Intervista – A CURA DI ROBERTO MAZZOLI
È deceduto poche ore dopo la sedazione profonda avviata lo scorso 13 giugno in seguito alla revoca del consenso alla nutrizione e alla idratazione artificiali. Fabio Ridolfi, 46enne di Fermignano (Pesaro-Urbino), era immobilizzato da 18 anni a letto a causa di una tetraparesi. Nei mesi scorsi tramite l’associazione “Luca Coscioni”, che patrocinava il suo caso, aveva richiesto all’Azienda sanitaria regionale (Asur) delle Marche di poter accedere alla «morte medicalmente assistita». Tuttavia, in assenza di una legge nazionale dai contorni certi, la sua domanda era stata respinta. Sulla vicenda interviene oggi monsignor Giovanni Tani, arcivescovo di Urbino-Urbania-Sant’Angelo in Vado, che nei giorni scorsi ha telefonato alla madre di Fabio per esprimere vicinanza e affetto.
Monsignor Tani, cosa ne pensa della vicenda di Fabio?
Si tratta di una situazione umana molto dura e dolorosa. Fabio è stato chiamato ad una prova di vita estremamente difficile. La Chiesa crede che la vita sia un dono di Dio e che nessuno di noi possa prendersi il diritto di togliersi questo dono. Però di fronte alle situazioni concrete ci deve anche essere uno spazio di riflessione, di mistero e di rispetto. Per cui occorre fare un passo indietro e da parte mia, pur ribadendo una precisa visione della vita, ritengo che sia necessaria la preghiera da fare con insistenza, anche perché il Signore, proprio in questi momenti è presente: non è assente, non si ritira ma rimane accanto a chi soffre.
Qual è la sua posizione sul tema dell’autodeterminazione e della libertà?
Mettere insieme il mistero della libertà di Dio e il mistero della libertà dell’uomo in queste circostanze ci impegna in una riflessione approfondita e in una preghiera rispettosa. Certamente il discorso della misericordia di Dio e del mistero della morte e resurrezione devono essere richiamati anche in questa circostanza affinché sia affidato tutto al Signore perché solo lui può accogliere fino in fondo questa situazione.
Lei ha voluto anche telefonare alla mamma di Fabio.

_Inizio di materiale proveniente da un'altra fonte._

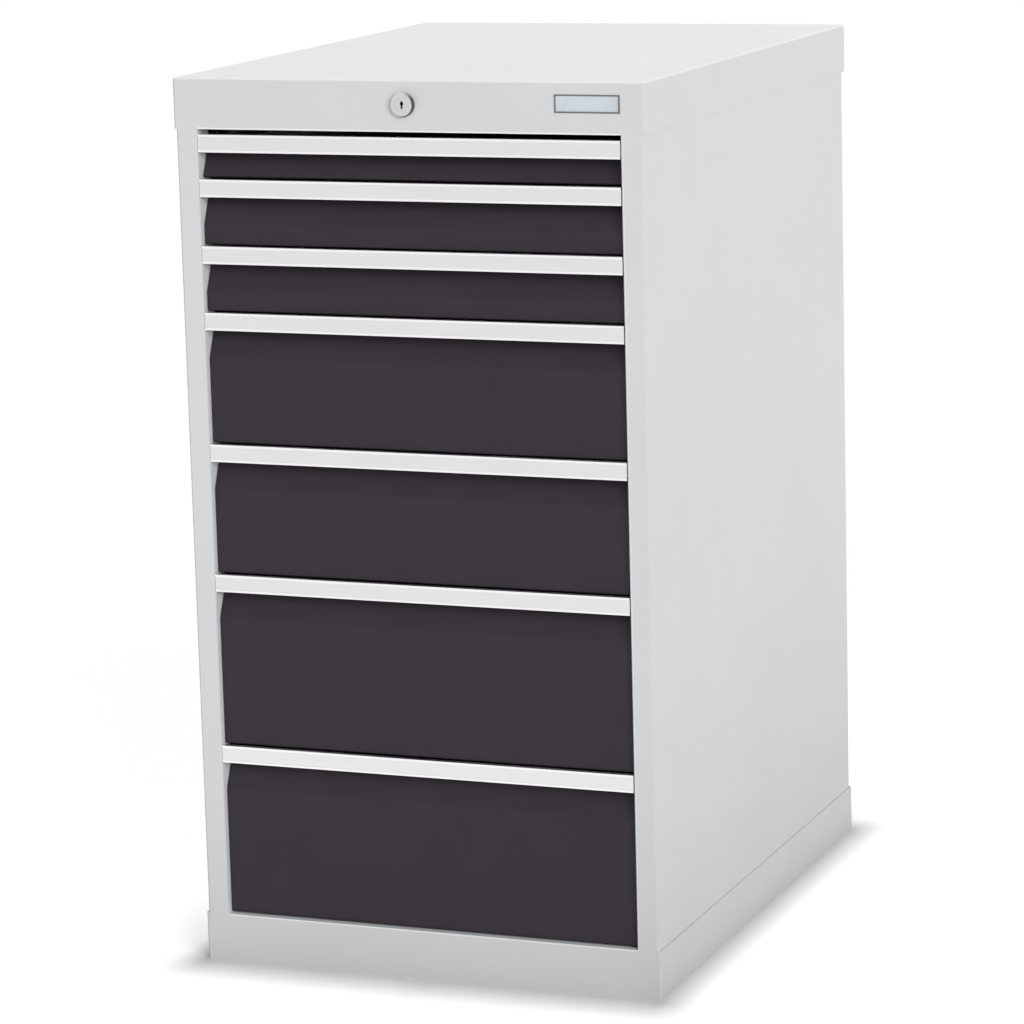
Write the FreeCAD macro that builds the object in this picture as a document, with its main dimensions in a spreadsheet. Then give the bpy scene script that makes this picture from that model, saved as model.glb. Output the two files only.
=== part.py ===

La mia è stata una telefonata di vicinanza a mamma Cecilia. Ho sentito una donna molto provata per tutti questi anni di sofferenza. Mi ha detto che suo figlio non è mai stato lasciato solo un momento anche se la vicinanza è stata soltanto nell’ambito familiare perché Fabio non ha voluto accogliere altre persone e anche questo è un segnale di una difficoltà e di una sofferenza. Le ho detto che avrei pregato per questa situazione e avrei affidato Fabio al Signore affinché fosse lui a tenerlo per mano. Da tempo come comunità cristiana ci siamo resi presenti con la famiglia Ridolfi grazie ad alcune persone e laici ma anche attraverso il suo parroco. La famiglia ha chiesto che fosse celebrato il funerale nella chiesa parrocchiale di Fermignano. La raccomandazione e l’invito mio e del parroco è che questo momento non diventi un’occasione per manifestare idee e ideologie che siano diverse da un clima di preghiera per Fabio e di vicinanza ai suoi cari.
Sarebbe auspicabile che lo Stato intervenisse con maggior chiarezza sul fine vita?
Sono convinto che sarebbe necessaria una legge giusta, che richiede un’attenta riflessione sui risvolti etici di una materia così delicata.